— BRIEF —
Quote the whole listing word for word, please.
——
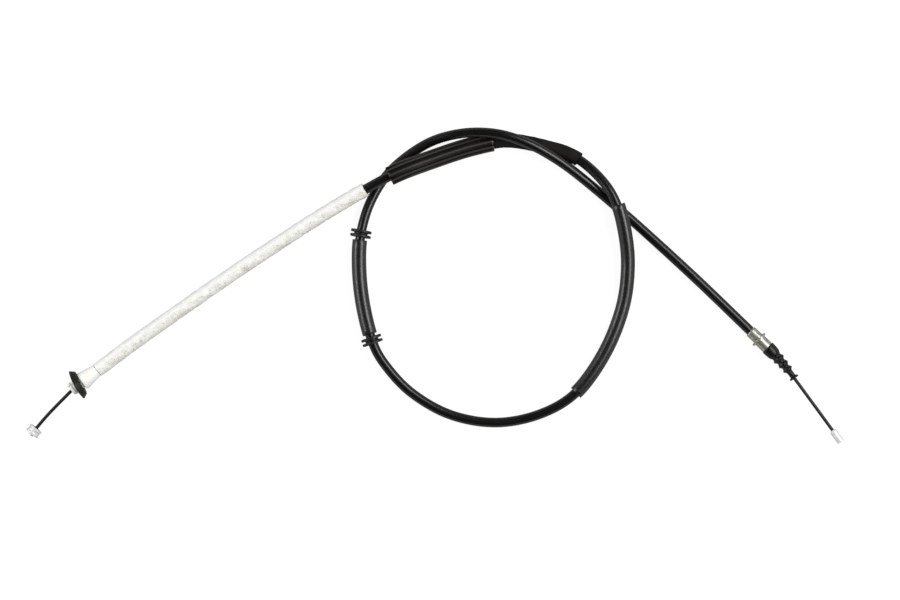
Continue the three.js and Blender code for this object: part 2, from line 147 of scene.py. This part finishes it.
def loft(name, path, rings, sides, radius, closed=False, lean=None):
    """Skin over rings. radius(distance, angle, row) gives the distance from the path's centre,
    and the angle counts from the top towards the right of travel. lean(distance) moves a ring to
    that side. A closed loft joins its last ring to its first, for a tube with a bore; otherwise
    both ends are capped."""
    verts, faces, uvs = [], [], []
    along = 0.0
    tracks = []
    for row, distance in enumerate(rings):
        centre, _, side, top = path.frame(distance)
        if lean is not None:
            centre = centre + side * lean(distance)
        if row:
            along += abs(distance - rings[row - 1])
        tracks.append(along)
        for index in range(sides):
            angle = 2 * math.pi * index / sides
            reach = radius(distance, angle, row)
            verts.append(centre + (top * math.cos(angle) + side * math.sin(angle)) * reach)
    rows = len(rings)
    for row in range(rows if closed else rows - 1):
        after = (row + 1) % rows
        low = tracks[row]
        high = tracks[after] if after else low + 1
        for index in range(sides):
            beside = (index + 1) % sides
            faces.append((row * sides + index, row * sides + beside, after * sides + beside,
                          after * sides + index))
            left, right = index / sides, (index + 1) / sides
            uvs.append(((left, low), (right, low), (right, high), (left, high)))
    if not closed:
        faces.append(tuple(reversed(range(sides))))
        faces.append(tuple(range((rows - 1) * sides, rows * sides)))
        uvs.append([(0, 0)] * sides)
        uvs.append([(0, tracks[-1])] * sides)
    return mesh_object(name, verts, faces, uvs)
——
— SOLUTION TO THIS EXERCISE —
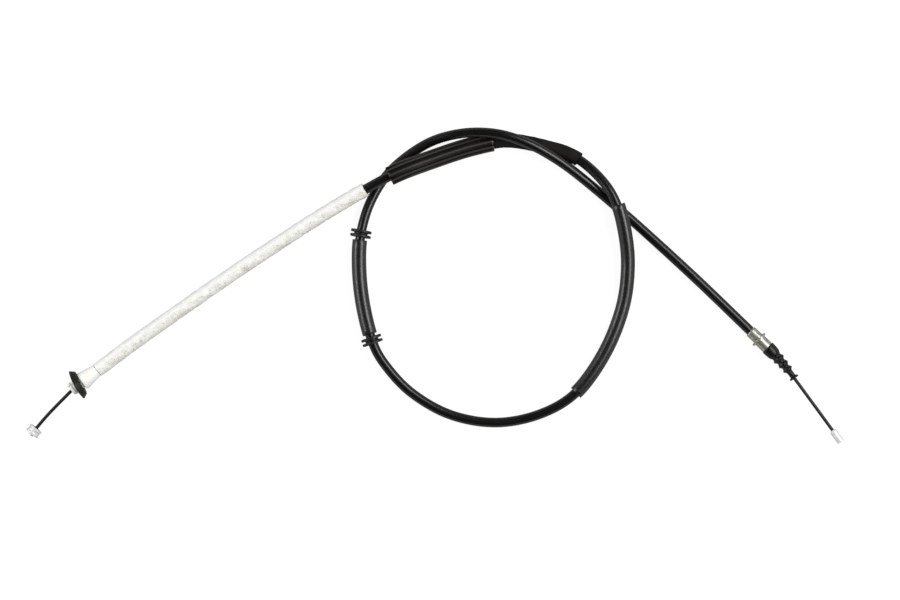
Continue the three.js and Blender code for this object: part 2, from line 147 of scene.py. This part finishes it.
def loft(name, path, rings, sides, radius, closed=False, lean=None):
    """Skin over rings. radius(distance, angle, row) gives the distance from the path's centre,
    and the angle counts from the top towards the right of travel. lean(distance) moves a ring to
    that side. A closed loft joins its last ring to its first, for a tube with a bore; otherwise
    both ends are capped."""
    verts, faces, uvs = [], [], []
    along = 0.0
    tracks = []
    for row, distance in enumerate(rings):
        centre, _, side, top = path.frame(distance)
        if lean is not None:
            centre = centre + side * lean(distance)
        if row:
            along += abs(distance - rings[row - 1])
        tracks.append(along)
        for index in range(sides):
            angle = 2 * math.pi * index / sides
            reach = radius(distance, angle, row)
            verts.append(centre + (top * math.cos(angle) + side * math.sin(angle)) * reach)
    rows = len(rings)
    for row in range(rows if closed else rows - 1):
        after = (row + 1) % rows
        low = tracks[row]
        high = tracks[after] if after else low + 1
        for index in range(sides):
            beside = (index + 1) % sides
            faces.append((row * sides + index, row * sides + beside, after * sides + beside,
                          after * sides + index))
            left, right = index / sides, (index + 1) / sides
            uvs.append(((left, low), (right, low), (right, high), (left, high)))
    if not closed:
        faces.append(tuple(reversed(range(sides))))
        faces.append(tuple(range((rows - 1) * sides, rows * sides)))
        uvs.append([(0, 0)] * sides)
        uvs.append([(0, tracks[-1])] * sides)
    return mesh_object(name, verts, faces, uvs)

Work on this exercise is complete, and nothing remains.